- _Stated problem_
Everything in the listing should be restated word for word.

- _Data_
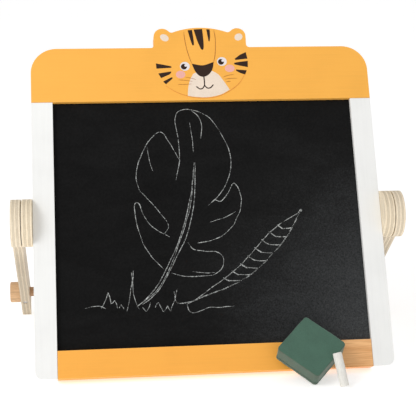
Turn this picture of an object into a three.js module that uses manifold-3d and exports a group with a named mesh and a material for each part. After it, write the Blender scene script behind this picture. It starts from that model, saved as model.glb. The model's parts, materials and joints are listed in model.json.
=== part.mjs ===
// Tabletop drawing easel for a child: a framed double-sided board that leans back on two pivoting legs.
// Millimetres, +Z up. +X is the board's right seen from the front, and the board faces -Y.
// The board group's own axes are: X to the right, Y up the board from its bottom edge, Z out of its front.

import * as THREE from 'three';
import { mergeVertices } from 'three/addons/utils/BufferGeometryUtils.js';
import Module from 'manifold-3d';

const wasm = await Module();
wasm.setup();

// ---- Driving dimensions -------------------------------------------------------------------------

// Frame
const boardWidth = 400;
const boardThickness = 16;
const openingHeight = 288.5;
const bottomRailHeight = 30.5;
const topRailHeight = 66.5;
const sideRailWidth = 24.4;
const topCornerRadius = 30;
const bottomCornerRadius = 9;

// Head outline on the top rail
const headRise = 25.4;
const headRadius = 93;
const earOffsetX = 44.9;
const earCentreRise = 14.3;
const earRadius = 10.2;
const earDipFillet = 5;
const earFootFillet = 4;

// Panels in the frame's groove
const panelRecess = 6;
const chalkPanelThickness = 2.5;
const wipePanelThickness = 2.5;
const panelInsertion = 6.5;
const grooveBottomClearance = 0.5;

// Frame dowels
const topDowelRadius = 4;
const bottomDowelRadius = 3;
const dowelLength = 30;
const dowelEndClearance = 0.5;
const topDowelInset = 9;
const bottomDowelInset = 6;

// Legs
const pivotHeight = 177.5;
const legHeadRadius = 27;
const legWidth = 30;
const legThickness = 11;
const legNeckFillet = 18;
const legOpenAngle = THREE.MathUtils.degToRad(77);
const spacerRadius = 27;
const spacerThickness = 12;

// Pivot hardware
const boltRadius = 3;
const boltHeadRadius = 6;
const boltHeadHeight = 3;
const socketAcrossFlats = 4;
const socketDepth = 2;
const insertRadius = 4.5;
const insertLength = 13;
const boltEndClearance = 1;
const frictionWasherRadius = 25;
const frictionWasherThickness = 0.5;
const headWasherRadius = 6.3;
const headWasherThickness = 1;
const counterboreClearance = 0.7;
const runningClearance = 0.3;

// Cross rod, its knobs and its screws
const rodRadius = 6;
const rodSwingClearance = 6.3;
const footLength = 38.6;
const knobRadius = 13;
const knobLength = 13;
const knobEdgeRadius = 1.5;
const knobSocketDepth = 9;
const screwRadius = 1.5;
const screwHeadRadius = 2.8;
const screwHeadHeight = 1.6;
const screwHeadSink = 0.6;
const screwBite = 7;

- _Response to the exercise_
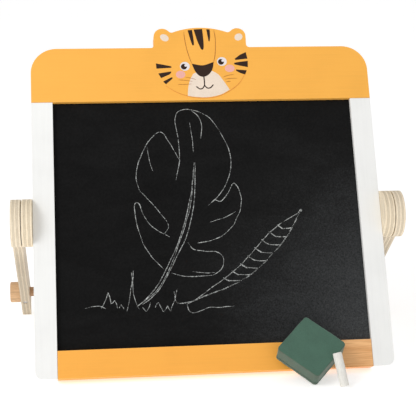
Turn this picture of an object into a three.js module that uses manifold-3d and exports a group with a named mesh and a material for each part. After it, write the Blender scene script behind this picture. It starts from that model, saved as model.glb. The model's parts, materials and joints are listed in model.json.
=== part.mjs ===
// Tabletop drawing easel for a child: a framed double-sided board that leans back on two pivoting legs.
// Millimetres, +Z up. +X is the board's right seen from the front, and the board faces -Y.
// The board group's own axes are: X to the right, Y up the board from its bottom edge, Z out of its front.

import * as THREE from 'three';
import { mergeVertices } from 'three/addons/utils/BufferGeometryUtils.js';
import Module from 'manifold-3d';

const wasm = await Module();
wasm.setup();

// ---- Driving dimensions -------------------------------------------------------------------------

// Frame
const boardWidth = 400;
const boardThickness = 16;
const openingHeight = 288.5;
const bottomRailHeight = 30.5;
const topRailHeight = 66.5;
const sideRailWidth = 24.4;
const topCornerRadius = 30;
const bottomCornerRadius = 9;

// Head outline on the top rail
const headRise = 25.4;
const headRadius = 93;
const earOffsetX = 44.9;
const earCentreRise = 14.3;
const earRadius = 10.2;
const earDipFillet = 5;
const earFootFillet = 4;

// Panels in the frame's groove
const panelRecess = 6;
const chalkPanelThickness = 2.5;
const wipePanelThickness = 2.5;
const panelInsertion = 6.5;
const grooveBottomClearance = 0.5;

// Frame dowels
const topDowelRadius = 4;
const bottomDowelRadius = 3;
const dowelLength = 30;
const dowelEndClearance = 0.5;
const topDowelInset = 9;
const bottomDowelInset = 6;

// Legs
const pivotHeight = 177.5;
const legHeadRadius = 27;
const legWidth = 30;
const legThickness = 11;
const legNeckFillet = 18;
const legOpenAngle = THREE.MathUtils.degToRad(77);
const spacerRadius = 27;
const spacerThickness = 12;

// Pivot hardware
const boltRadius = 3;
const boltHeadRadius = 6;
const boltHeadHeight = 3;
const socketAcrossFlats = 4;
const socketDepth = 2;
const insertRadius = 4.5;
const insertLength = 13;
const boltEndClearance = 1;
const frictionWasherRadius = 25;
const frictionWasherThickness = 0.5;
const headWasherRadius = 6.3;
const headWasherThickness = 1;
const counterboreClearance = 0.7;
const runningClearance = 0.3;

// Cross rod, its knobs and its screws
const rodRadius = 6;
const rodSwingClearance = 6.3;
const footLength = 38.6;
const knobRadius = 13;
const knobLength = 13;
const knobEdgeRadius = 1.5;
const knobSocketDepth = 9;
const screwRadius = 1.5;
const screwHeadRadius = 2.8;
const screwHeadHeight = 1.6;
const screwHeadSink = 0.6;
const screwBite = 7;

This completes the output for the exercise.